Google's Balancing Act In Motorola Deal



Google’s planned purchase of Motorola Mobility could benefit both companies, potentially drive Android OS improvements, and help protect handset vendors that license the OS from patent-infringement suits, multiple analysts said.

But many of the gains depend on the Internet giant’s ability to manage its Motorola relationship without alienating handset vendors that currently license Google’s Android OS and compete with Motorola for smartphone market share, analysts noted.

Google expects to complete the transaction by the end of this year or early next, pending regulatory approval.

Money-losing Motorola Mobility will benefit from Google’s financial strength, which could be applied to building the handset maker’s distribution outside the U.S., analysts said. Motorola ranked sixth in global smartphone market share in the second quarter, according to IHS iSuppli.

For its part, Google will be able to use thousands of Motorola mobile-phone patents to threaten retaliation against smartphone-OS rivals Apple and Microsoft, potentially dissuading them from lodging any more patent-infringement actions against Google’s Android licensees. “Android will be more protected,” IDC analyst Ramon Llamas told TWICE.

“From an intellectual property (IP) standpoint, the acquisition bolsters Google’s negotiating position with Apple in the event that Apple goes after Androidbased products the same way it did with Samsung in Europe,” added Francis Sideco, IHS’s wireless communications principal analyst. “If nothing else, Google will be able to assert Motorola’s IP for the 3GPP and 3GPP2 cellphone specifications, which are used in both the iPhone and iPad.”

To improve Android’s capabilities, Google and Motorola could work together to develop smartphones as iconic as the iPhone with software and hardware that is as tightly integrated as it is in iPhone, said SNL Kagan senior analyst Sharon Armbrust.

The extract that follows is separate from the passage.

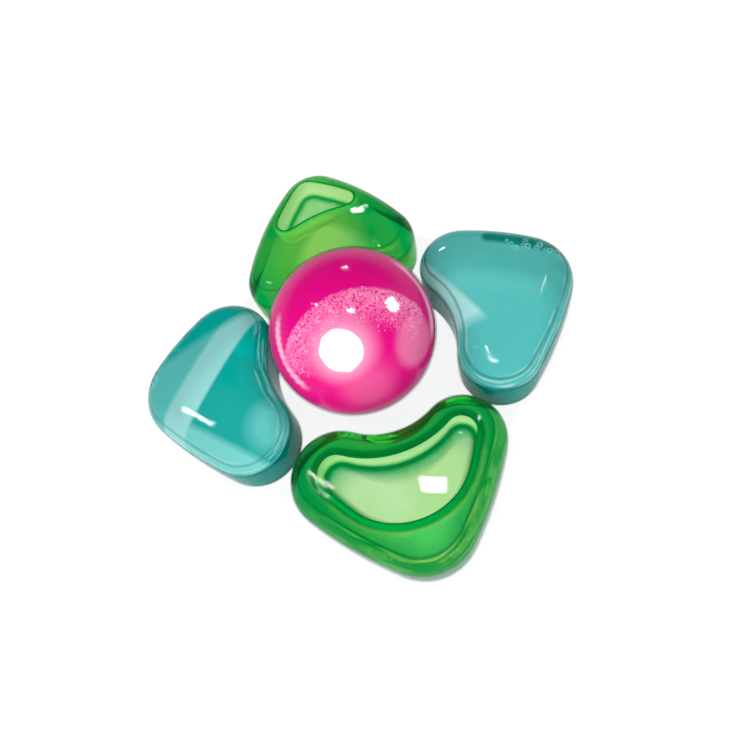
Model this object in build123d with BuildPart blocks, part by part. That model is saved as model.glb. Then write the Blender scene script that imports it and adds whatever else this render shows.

Alternately, Google and Motorola could develop hardware reference designs that other handset vendors could adopt to improve the user experience. “Android’s potential as a write-once run everywhere OS has not been realized due to the variety of handset configurations available,” Armbrust said.

“Apple’s products have a reputation for ‘just working,’ and full hardware/software ownership from beginning to end could help Google Android compete more effectively,” she said. “And any future Android handsets designed and made directly by Google may also set the standard for other handset makers, which could further reduce fragmentation assuming these future Google Android become de facto Android standards.”

At a minimum, said IDC’s Llamas, Google will be able to work with its Motorola subsidiary to test minimum hardware requirements for future versions of the Android OS and set minimum standards for licensees in the same way that Microsoft does for its Windows 7 OS.

Another benefit for Google is direct access to Motorola’s R&D capabilities in set-top boxes, said Tina Teng, senior analyst for wireless communications at IHS. “Motorola has engineering expertise in a wide range of products where Android will be used, including set-top boxes and televisions. The addition of Motorola’s engineering and intellectual property will accelerate Android’s time-to-market in these areas and potentially revitalize the Google TV business, which so far has met with little success.”

Despite the potential upsides for all parties, Google could risk Android’s momentum if the company is seen as playing favorites with its Motorola subsidiary, analysts said.

“The risk of alienation from the other Android licensees possibly outweighs the benefits of the acquisition,” said Strategy Analytics director Peter King,

Said David Wertheimer, CEO of USC’s Entertainment Technology Center, ”One thing that HTC, Samsung, LG and others loved about Android was that Google was a software company — an enabler, not a competitor. This acquisition has the potential to change all of that and put Google in direct competition with its partners who manufacture handsets. That may be good for Google because they can more tightly control the hardware-software linkage in their flagship products, like Apple does. However, that competition may drive some companies like HTC, who have been totally committed to Android, towards Microsoft, causing this acquisition to backfire on Google.”

Added IHS’s Teng, “Although Google has said Motorola will continue to operate as a separate company, this development has to raise questions among the other Android licensees as to the level of support they will get from Google in the future.”